- THE REQUEST
Reproduce exactly the lines below from the one containing "The three.js and" through the one containing "return Vector((0.0, float(self.form.side.value), 0.0))", including both, and nothing else.

- ENTRIES
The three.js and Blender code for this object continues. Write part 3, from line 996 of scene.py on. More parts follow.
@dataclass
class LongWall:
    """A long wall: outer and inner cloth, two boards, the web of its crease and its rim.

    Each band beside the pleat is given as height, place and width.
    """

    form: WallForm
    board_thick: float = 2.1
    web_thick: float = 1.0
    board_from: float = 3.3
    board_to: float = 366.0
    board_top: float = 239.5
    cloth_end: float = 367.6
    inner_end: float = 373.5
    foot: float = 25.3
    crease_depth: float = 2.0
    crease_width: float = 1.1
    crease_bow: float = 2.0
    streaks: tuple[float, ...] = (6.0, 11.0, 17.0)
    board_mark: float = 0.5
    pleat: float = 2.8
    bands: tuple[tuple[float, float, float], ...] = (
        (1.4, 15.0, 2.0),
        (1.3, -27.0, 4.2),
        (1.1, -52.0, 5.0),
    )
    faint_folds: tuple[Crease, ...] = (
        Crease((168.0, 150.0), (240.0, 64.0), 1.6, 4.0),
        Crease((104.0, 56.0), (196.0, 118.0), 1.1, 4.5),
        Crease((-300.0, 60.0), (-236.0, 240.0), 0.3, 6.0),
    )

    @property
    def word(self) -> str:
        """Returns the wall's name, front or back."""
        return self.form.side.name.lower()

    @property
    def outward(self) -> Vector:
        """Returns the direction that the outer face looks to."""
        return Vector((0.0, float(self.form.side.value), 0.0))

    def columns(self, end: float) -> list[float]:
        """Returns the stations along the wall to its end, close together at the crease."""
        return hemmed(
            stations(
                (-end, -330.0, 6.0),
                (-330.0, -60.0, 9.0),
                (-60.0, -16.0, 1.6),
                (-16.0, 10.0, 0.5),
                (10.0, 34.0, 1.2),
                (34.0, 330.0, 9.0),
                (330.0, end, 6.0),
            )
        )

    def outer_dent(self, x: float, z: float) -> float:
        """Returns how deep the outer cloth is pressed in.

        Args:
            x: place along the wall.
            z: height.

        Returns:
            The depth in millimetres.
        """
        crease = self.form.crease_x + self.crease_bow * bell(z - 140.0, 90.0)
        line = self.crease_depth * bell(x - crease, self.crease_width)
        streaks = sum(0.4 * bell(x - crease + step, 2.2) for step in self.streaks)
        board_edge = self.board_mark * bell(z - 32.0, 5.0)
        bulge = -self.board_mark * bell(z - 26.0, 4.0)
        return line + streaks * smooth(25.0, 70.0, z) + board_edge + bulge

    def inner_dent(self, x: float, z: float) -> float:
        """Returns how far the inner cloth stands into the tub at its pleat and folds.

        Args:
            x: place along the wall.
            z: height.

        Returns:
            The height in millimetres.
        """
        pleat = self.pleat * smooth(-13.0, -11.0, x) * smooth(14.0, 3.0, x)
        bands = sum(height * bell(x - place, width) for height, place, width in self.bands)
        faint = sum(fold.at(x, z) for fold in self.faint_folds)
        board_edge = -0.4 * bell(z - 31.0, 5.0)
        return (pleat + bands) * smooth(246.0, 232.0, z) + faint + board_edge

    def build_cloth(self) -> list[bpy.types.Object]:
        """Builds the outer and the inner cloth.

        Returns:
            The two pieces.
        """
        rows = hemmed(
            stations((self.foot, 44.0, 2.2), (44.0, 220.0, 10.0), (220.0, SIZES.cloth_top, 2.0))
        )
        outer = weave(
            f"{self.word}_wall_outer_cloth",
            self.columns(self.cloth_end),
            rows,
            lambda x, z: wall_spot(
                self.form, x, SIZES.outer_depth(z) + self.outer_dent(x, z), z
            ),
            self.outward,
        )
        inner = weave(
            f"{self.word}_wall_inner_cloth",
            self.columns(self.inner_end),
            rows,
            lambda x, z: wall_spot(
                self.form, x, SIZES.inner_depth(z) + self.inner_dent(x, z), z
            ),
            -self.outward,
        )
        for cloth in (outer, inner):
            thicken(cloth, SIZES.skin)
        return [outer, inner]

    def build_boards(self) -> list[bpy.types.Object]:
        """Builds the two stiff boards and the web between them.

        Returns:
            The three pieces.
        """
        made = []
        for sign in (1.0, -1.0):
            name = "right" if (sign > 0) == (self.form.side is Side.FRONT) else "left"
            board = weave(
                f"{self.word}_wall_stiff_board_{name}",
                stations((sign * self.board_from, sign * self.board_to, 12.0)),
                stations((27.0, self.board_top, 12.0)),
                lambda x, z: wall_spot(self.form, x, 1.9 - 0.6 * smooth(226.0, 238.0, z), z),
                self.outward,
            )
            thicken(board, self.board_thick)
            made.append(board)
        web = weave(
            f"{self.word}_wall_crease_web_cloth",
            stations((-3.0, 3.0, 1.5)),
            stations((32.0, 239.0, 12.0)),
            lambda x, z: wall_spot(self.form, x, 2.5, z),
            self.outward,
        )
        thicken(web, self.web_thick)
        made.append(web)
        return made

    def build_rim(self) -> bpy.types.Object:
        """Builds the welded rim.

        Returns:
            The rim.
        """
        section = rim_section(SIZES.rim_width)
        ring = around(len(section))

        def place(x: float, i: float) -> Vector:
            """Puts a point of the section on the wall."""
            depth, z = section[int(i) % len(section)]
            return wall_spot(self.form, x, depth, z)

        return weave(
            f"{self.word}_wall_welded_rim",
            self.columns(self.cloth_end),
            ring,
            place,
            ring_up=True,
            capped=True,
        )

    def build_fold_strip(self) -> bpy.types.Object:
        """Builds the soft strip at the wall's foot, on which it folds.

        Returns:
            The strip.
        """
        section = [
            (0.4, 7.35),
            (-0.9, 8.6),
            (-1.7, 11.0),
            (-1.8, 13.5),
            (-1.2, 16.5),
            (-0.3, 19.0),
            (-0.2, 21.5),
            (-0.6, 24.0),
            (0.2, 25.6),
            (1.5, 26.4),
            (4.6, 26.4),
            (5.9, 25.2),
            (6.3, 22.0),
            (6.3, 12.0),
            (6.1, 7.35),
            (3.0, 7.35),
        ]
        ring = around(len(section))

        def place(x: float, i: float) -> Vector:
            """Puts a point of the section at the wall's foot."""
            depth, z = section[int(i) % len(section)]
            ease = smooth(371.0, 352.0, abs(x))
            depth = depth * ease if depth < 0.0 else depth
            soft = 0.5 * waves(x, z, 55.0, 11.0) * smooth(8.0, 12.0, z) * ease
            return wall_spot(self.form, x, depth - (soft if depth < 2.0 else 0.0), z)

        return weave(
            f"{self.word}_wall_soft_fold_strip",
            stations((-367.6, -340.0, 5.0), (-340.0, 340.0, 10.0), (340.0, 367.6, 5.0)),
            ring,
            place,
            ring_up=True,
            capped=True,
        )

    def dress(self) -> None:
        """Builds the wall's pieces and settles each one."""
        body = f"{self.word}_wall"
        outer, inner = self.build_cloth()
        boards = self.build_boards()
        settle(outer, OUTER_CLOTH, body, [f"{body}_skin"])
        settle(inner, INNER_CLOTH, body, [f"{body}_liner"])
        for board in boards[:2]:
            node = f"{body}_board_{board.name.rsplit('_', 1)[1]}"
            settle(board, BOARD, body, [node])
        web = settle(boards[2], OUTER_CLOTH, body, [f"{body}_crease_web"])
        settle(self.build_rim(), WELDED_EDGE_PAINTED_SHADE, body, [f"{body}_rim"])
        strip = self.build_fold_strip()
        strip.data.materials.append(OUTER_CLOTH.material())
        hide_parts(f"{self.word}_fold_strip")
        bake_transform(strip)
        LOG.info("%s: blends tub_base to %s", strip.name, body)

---

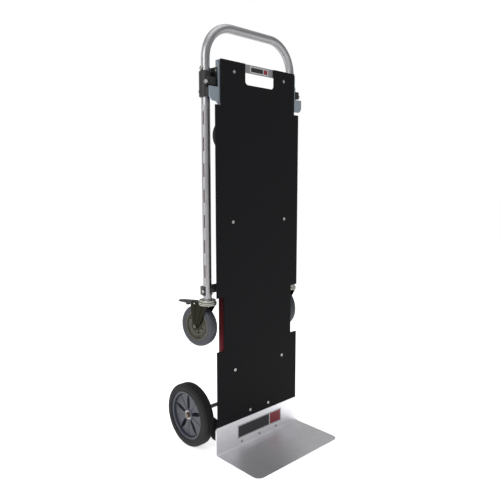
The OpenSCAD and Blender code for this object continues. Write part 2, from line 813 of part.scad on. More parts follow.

- ANSWER TO THIS PROBLEM
The three.js and Blender code for this object continues. Write part 3, from line 996 of scene.py on. More parts follow.
@dataclass
class LongWall:
    """A long wall: outer and inner cloth, two boards, the web of its crease and its rim.

    Each band beside the pleat is given as height, place and width.
    """

    form: WallForm
    board_thick: float = 2.1
    web_thick: float = 1.0
    board_from: float = 3.3
    board_to: float = 366.0
    board_top: float = 239.5
    cloth_end: float = 367.6
    inner_end: float = 373.5
    foot: float = 25.3
    crease_depth: float = 2.0
    crease_width: float = 1.1
    crease_bow: float = 2.0
    streaks: tuple[float, ...] = (6.0, 11.0, 17.0)
    board_mark: float = 0.5
    pleat: float = 2.8
    bands: tuple[tuple[float, float, float], ...] = (
        (1.4, 15.0, 2.0),
        (1.3, -27.0, 4.2),
        (1.1, -52.0, 5.0),
    )
    faint_folds: tuple[Crease, ...] = (
        Crease((168.0, 150.0), (240.0, 64.0), 1.6, 4.0),
        Crease((104.0, 56.0), (196.0, 118.0), 1.1, 4.5),
        Crease((-300.0, 60.0), (-236.0, 240.0), 0.3, 6.0),
    )

    @property
    def word(self) -> str:
        """Returns the wall's name, front or back."""
        return self.form.side.name.lower()

    @property
    def outward(self) -> Vector:
        """Returns the direction that the outer face looks to."""
        return Vector((0.0, float(self.form.side.value), 0.0))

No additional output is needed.